I rework my billows. One board broke
I use a sap bucket to hold the smoker and my hive tool. The smoker gets a plug of grass when I've finished the yard. I've burned up enough smokers because they weren't plugged or dumped at the end of the yard. Once an employee stacked honey supers on top of a lit smoker. The supers were on fire when we got to the next apiary.
I drive right up to my bees so I don't have to carry anything. Of course, with deep snow I walk...snow shoes and toboggan.
Some other ideas:
I use a wine bottle cork with an eye-hook screwed into the top for easy removal. See pic. This chokes out the flame long before I leave the yard. Usually all I carry is a hive tool and a smoker, and I keep the cork in my chest-pocket. Sometimes it falls out when I lean over, so maybe it should be tied to the smoker itself. Attachment 4205
My hives are between 2 pastures next to an access road about 100 yards from my stable barn because it is not that far from sourwood and other great honey sources. Keep smoker on a shelf near everything else in an old smokehouse next to the barn. Have a cinderblock behind the hives just for the smoker when in use. One question you might have asked is where do you extract honey. I tried first time on my back porch. Left it there under 10 minutes (bathroom) after starting it up. Had a heck of a time getting the zillions of bees clear from the equipment and honey to move it indoors to complete the job. Should have known better.
[QUOTE=lgrieve91;891979].Would people say they see there smokers as short or long term products? 1-2 years or 5+ maybe? Are people more then happy to try repair their smoker if it breaks then? I.e a tear in the billow? QUOTE]
A good smoker will last a long time for a commercial beekeeper, and should last a lifetime for the hobbiest.
Depending what goes wrong, you can repair, or you may have to replace. If the metal splits or deforms, (normally from being too hot) you may have to buy a new smoker. If the bellows fail, they can be replaced, normally about 1/2 the cost of a new smoker.
A little secret I will share with you. Beekeepers, use your smoker extensively, purposedly let it get too hot, allow it to become deformed, smoked up all around, with soot and tar in the chamber. Then sell it to a novelty/antique shop for almost as much as a new smoker costs. Novelty/antique shops are always looking for very, very, well used bee smokers. I have also seen some well used smokers go for big bucks on eBay. People collect them.

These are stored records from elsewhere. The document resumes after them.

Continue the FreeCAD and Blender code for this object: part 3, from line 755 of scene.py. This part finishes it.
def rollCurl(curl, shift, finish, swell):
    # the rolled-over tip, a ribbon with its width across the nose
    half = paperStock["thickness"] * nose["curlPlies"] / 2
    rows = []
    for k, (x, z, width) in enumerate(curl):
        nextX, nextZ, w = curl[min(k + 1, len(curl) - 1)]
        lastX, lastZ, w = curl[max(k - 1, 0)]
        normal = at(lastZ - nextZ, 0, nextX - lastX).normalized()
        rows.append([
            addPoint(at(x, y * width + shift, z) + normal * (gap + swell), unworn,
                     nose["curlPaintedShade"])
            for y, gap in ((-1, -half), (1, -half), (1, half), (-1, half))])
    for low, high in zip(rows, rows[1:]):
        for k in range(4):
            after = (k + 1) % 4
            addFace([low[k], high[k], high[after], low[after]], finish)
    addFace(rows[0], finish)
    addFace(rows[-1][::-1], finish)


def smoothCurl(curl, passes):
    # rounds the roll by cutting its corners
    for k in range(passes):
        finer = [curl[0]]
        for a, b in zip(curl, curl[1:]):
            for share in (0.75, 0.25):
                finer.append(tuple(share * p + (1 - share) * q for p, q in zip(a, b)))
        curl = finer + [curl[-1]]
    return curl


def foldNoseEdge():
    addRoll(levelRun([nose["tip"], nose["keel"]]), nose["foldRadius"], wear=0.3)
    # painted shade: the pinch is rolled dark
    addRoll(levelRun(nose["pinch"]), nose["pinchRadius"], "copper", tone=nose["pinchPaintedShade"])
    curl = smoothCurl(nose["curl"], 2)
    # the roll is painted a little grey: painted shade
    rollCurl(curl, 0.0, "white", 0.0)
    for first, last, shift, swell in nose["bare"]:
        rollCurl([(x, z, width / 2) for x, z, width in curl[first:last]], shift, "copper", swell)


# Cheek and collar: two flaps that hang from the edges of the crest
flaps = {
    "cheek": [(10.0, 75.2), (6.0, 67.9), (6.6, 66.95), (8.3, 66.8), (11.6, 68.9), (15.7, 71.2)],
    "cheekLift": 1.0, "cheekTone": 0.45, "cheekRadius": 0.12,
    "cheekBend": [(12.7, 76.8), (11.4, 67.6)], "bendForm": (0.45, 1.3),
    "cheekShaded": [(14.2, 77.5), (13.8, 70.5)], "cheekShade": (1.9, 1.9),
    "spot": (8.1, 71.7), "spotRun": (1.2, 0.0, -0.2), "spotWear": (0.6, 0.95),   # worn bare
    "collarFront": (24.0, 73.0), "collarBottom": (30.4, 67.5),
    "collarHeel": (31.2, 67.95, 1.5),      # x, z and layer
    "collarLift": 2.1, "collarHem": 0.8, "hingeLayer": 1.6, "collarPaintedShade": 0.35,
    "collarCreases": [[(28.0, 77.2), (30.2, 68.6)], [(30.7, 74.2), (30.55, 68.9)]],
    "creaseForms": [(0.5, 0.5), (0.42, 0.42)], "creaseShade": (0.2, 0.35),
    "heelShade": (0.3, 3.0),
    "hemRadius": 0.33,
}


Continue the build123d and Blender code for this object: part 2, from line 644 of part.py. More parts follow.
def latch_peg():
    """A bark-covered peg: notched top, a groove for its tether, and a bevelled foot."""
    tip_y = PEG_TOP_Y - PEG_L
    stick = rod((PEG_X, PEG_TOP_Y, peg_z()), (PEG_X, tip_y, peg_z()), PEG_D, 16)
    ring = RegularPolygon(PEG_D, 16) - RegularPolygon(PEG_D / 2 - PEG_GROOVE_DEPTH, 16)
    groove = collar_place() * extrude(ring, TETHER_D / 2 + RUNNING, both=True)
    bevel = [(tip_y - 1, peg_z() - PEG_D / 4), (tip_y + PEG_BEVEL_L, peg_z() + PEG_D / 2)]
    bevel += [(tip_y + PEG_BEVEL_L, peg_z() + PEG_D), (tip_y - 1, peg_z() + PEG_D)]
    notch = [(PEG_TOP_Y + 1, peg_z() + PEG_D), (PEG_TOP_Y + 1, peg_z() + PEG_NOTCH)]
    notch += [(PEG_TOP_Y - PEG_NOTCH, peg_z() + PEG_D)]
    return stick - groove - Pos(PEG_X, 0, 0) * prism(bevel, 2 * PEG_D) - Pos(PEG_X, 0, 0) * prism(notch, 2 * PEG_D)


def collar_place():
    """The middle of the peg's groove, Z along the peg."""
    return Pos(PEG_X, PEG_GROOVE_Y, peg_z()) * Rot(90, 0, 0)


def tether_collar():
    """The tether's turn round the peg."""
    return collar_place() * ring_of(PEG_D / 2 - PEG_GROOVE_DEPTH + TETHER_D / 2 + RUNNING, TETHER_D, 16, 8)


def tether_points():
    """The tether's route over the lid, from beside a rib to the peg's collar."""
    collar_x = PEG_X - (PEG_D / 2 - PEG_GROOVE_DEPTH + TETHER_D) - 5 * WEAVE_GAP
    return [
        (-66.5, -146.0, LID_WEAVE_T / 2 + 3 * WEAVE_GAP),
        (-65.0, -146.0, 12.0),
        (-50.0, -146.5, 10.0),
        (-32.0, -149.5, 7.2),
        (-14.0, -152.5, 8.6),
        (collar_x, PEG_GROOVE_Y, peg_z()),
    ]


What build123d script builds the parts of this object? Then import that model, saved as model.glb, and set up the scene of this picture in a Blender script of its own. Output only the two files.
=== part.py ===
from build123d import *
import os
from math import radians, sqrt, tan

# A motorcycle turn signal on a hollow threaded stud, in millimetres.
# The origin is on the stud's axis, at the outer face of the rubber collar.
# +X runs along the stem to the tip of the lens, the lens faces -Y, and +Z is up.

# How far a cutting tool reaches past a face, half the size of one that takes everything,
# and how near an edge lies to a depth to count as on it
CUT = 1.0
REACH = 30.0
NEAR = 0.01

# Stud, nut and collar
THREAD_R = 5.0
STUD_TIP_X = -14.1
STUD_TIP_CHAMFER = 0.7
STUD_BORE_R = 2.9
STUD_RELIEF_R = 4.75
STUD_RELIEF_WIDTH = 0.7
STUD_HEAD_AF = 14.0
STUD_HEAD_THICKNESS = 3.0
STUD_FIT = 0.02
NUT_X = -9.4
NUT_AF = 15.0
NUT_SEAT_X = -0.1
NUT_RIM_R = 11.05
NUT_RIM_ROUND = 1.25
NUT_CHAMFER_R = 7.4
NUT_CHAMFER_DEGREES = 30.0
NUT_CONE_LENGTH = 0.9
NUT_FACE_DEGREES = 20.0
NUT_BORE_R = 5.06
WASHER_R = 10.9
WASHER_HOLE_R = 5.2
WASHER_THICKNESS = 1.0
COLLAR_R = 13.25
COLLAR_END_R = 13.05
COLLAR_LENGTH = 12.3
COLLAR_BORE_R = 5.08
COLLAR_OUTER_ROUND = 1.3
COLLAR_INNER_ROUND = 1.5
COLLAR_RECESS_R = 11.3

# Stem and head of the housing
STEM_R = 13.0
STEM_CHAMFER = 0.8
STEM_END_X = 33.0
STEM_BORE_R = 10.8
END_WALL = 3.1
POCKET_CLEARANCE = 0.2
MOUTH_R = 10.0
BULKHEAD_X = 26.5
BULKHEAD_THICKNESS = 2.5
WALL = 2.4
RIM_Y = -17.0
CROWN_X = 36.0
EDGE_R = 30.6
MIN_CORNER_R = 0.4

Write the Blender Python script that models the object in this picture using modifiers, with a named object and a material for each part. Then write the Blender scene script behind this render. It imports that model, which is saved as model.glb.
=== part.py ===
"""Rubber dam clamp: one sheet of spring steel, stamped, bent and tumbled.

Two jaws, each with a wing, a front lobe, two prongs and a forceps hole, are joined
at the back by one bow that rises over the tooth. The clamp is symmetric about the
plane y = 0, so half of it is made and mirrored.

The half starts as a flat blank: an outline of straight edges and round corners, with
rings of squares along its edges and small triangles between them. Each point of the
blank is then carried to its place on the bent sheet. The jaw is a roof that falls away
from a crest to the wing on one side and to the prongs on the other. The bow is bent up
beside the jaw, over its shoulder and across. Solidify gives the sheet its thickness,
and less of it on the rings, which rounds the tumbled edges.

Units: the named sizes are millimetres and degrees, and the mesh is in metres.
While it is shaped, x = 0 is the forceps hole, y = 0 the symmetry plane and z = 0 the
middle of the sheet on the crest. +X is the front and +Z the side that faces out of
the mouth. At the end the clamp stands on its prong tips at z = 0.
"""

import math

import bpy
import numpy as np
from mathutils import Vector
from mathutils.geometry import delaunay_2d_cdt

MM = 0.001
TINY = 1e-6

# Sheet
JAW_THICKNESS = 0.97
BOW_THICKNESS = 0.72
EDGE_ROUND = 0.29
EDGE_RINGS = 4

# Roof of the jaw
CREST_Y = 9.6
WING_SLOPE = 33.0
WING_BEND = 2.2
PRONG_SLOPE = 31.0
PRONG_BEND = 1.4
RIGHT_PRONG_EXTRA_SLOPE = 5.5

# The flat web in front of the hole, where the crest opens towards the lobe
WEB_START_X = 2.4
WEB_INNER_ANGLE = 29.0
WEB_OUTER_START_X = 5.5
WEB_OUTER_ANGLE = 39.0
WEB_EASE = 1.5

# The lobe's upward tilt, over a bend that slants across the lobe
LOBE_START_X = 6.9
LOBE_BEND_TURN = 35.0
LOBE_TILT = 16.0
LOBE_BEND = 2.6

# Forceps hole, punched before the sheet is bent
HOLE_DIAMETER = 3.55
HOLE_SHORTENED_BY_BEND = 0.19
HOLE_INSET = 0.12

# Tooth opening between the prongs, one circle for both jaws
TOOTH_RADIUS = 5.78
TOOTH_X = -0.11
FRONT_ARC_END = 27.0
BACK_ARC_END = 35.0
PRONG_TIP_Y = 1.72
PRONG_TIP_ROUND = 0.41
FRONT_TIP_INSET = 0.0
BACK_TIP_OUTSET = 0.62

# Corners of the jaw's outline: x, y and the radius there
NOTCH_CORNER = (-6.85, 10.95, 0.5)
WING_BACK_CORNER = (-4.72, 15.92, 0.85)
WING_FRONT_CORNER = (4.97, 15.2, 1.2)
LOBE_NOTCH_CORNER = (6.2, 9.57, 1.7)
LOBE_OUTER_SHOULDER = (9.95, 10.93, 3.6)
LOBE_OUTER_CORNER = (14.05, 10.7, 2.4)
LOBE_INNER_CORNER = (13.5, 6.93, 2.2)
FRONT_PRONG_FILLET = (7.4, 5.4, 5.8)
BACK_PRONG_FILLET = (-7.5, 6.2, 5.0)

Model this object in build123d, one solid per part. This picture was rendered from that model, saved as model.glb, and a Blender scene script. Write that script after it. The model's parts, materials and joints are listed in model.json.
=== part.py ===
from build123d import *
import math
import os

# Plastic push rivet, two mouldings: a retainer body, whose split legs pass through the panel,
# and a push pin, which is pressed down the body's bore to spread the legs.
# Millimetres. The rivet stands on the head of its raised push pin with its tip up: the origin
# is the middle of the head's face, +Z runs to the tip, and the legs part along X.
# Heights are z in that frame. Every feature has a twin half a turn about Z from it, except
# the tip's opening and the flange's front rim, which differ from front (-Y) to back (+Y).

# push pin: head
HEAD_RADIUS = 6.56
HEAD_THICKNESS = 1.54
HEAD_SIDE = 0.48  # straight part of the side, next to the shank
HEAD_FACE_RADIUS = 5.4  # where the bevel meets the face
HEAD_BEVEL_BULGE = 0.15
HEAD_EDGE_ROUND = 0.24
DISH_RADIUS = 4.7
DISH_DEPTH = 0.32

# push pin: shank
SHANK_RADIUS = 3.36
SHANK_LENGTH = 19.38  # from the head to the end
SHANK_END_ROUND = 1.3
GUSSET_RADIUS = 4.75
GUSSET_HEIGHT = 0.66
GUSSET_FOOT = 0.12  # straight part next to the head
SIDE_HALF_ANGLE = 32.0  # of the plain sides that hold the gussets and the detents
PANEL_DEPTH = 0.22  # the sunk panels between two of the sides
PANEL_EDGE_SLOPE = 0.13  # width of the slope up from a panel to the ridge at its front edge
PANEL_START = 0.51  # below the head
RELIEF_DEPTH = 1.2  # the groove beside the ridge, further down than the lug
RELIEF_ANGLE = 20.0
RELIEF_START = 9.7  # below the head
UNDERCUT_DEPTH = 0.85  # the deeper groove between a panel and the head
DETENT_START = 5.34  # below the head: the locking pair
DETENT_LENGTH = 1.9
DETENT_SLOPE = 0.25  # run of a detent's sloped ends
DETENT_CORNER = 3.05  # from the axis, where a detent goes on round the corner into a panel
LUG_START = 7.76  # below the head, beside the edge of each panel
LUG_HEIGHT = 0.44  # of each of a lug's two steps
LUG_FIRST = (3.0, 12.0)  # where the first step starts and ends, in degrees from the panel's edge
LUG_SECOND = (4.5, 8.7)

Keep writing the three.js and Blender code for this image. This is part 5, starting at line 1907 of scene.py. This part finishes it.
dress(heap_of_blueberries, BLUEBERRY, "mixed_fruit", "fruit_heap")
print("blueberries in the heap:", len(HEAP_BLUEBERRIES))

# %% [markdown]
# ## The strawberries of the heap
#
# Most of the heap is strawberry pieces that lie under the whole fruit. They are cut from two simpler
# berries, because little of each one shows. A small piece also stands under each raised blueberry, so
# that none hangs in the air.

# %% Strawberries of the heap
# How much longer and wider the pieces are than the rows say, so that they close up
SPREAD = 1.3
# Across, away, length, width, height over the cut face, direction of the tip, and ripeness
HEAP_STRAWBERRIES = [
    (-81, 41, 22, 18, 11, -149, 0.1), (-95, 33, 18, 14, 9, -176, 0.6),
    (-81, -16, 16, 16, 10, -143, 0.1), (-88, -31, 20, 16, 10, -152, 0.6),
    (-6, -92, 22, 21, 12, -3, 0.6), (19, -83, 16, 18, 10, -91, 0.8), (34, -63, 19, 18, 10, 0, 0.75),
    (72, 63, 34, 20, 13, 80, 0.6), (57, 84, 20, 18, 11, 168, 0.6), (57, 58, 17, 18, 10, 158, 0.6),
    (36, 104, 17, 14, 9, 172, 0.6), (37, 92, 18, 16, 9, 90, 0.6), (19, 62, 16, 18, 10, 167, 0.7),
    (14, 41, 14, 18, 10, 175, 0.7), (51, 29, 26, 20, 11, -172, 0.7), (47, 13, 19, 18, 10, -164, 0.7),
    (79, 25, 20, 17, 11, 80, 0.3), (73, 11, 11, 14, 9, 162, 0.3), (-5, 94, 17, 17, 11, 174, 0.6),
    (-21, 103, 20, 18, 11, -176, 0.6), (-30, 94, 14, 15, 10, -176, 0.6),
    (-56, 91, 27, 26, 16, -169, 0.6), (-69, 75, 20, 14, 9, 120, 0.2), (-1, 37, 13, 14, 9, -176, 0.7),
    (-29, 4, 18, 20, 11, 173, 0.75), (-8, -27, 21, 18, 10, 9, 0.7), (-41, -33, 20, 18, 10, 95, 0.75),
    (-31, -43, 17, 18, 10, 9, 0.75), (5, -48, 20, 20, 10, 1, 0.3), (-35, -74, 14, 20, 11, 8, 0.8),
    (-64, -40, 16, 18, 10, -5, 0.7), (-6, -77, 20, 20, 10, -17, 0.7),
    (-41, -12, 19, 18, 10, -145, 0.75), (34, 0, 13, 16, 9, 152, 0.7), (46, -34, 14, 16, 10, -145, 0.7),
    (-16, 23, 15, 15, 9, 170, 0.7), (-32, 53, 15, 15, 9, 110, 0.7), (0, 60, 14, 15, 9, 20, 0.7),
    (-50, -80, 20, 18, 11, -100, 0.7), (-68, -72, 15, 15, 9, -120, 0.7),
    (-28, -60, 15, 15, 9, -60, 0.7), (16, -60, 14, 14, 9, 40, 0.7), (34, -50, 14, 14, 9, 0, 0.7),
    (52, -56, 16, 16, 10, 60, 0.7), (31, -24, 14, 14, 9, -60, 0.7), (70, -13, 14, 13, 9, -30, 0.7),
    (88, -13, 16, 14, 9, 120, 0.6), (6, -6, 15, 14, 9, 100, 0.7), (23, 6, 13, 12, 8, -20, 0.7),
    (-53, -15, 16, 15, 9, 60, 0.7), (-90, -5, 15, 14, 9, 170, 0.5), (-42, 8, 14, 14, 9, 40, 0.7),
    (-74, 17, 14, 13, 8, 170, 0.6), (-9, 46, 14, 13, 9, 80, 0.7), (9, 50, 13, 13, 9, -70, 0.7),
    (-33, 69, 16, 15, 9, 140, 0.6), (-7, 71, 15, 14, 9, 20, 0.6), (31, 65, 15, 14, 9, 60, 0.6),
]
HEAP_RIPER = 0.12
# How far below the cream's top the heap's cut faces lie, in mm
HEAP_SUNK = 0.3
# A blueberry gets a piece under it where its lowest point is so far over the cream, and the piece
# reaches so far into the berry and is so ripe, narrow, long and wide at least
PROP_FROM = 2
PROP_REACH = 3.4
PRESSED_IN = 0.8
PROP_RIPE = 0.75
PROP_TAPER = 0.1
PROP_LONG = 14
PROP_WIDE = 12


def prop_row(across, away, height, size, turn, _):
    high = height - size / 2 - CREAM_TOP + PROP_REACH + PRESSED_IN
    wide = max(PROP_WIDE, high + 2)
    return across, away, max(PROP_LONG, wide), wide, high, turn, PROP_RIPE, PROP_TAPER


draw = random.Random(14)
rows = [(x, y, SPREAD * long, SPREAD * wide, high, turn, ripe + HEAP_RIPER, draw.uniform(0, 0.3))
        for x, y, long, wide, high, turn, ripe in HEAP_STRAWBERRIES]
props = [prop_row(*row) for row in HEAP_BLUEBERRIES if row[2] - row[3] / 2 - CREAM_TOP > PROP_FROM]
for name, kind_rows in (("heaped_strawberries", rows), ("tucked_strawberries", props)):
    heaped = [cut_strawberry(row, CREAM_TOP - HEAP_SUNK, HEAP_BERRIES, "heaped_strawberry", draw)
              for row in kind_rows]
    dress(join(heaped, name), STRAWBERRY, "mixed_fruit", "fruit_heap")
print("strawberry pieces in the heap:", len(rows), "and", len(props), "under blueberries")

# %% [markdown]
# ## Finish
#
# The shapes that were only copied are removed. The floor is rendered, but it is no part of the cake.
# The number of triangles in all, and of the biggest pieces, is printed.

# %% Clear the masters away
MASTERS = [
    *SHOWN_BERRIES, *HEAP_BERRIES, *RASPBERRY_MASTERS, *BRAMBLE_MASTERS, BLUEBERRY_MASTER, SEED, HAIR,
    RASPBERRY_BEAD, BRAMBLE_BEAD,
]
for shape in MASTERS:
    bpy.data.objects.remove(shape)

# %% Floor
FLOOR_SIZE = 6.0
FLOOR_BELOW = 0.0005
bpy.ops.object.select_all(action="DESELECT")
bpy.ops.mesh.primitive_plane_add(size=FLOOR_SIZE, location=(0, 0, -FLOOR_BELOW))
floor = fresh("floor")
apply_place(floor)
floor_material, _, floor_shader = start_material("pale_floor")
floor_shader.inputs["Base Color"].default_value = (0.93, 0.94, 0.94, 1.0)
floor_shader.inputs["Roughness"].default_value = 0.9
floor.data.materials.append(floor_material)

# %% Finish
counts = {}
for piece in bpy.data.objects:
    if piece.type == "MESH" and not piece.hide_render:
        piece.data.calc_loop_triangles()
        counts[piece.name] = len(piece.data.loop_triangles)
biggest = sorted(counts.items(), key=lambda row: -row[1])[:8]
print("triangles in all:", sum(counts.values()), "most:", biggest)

Definitely a long term investment, definitely repairable, and while I don't throw mine around I don't treat it with kid gloves.
I am a back yard beek so my smoker hangs on the side of a pallet that is a wind break fence year round. Fuel and matches are kept in a plastic jug and a jug was cut out to protect the bellows from weather. A proper sized stick is used to snuff out the smoker.
Plugged with grass and then hung over the bottom board of the back side of the F350 stake body truck. The smoker comes with a hook that fits the board very well. The truck, usually driven between two rows of hives, makes it handy when the truck and equipment has hives on both sides of it. OMTCW
Absolutely brilliant feedback guys.
Really appreciate some of the ideas you've given me, and some of the points I'd have completely overlooked. It seems like theres been a few unlucky incidents with smokers being too hot, and its not the best for the bees either! I'm gonna try make sense of everything I've found out then I'll keep you updated!
Once again, many thanks!
I want a self stoking electric powered rechargeable light weight pistol grip can be aimed in any direction and fit in a space as small as 3/8 inch smoker. If the burn chamber is going to be bulky and I consider the typical smoker bulky I would want it to hang somewhere while I only have to handle the pistol grip to apply smoke. Fuel capacity of no less than 1 hour of continuous use. Pistol grip no larger than a hot glue gun. Connection from burn chamber to grip must not interfere with movement of grip Clips to my belt or jacket pocket easily and without having to look at it to get it hung. Use of the grip needs to be as easy as taking my hand in and out of my pocket. Optional self feeding fuel as well. It needs to be able to monitor and adjust both amount of smoke as well as the temperature of the smoke without delay in delivery. The entire unit no heavier than 10 lbs including battery pack. rechargeable from a 12 volt connection to a vehicle as well as a 110 volt outlet. Min operation time from a single charge 4 hours and battery life of no less than 700 cycles. Min 5 year full replacement warranty 2 years on battery. I require that because I don't know of any better way to not babysit and get your best work. Any plastic or rubber components must be UV resistance since this unit will be expected to set in the sun for hours must also be water tight due to possible exposure to the elements. and a price of less than $300.
I've got just one yard, in my "back yard", though it's about a ten minute walk, so I normally drive back with my truck to avoid hauling the things I take with me by hand. I built a really simple box to hold camera, hive tool, smoker, jugs of feed, an old coffee can for burr comb, peanut butter jar for propolis, gloves, hat/veil, etc. It's about the same size as a medium super, closed on the bottom with handles on the sides, and I just hang my smoker over the outside of the box on the way back (because it's hot). On the way out, when it's cool, It sits in the box.
Kelley has a nice smoker box that works just fine. https://kelleybees.com/Images/Products/147jpg
I've really been meaning to drill a hole in the side of mine near the bottom to use to light through and then put a little pivoting door over it. Read about that modification a while back and think that would be a great feature for your new design.
How about a 12 volt heating coil in the bottom for electric start? Old fashion cigarette lighter.
I was thinking of some sort of propane hook up for lighting but a coil also woudl work. remember those old electric charcoal starters. they looked like the element out of an oven. Might be able to get somewhere with that idea.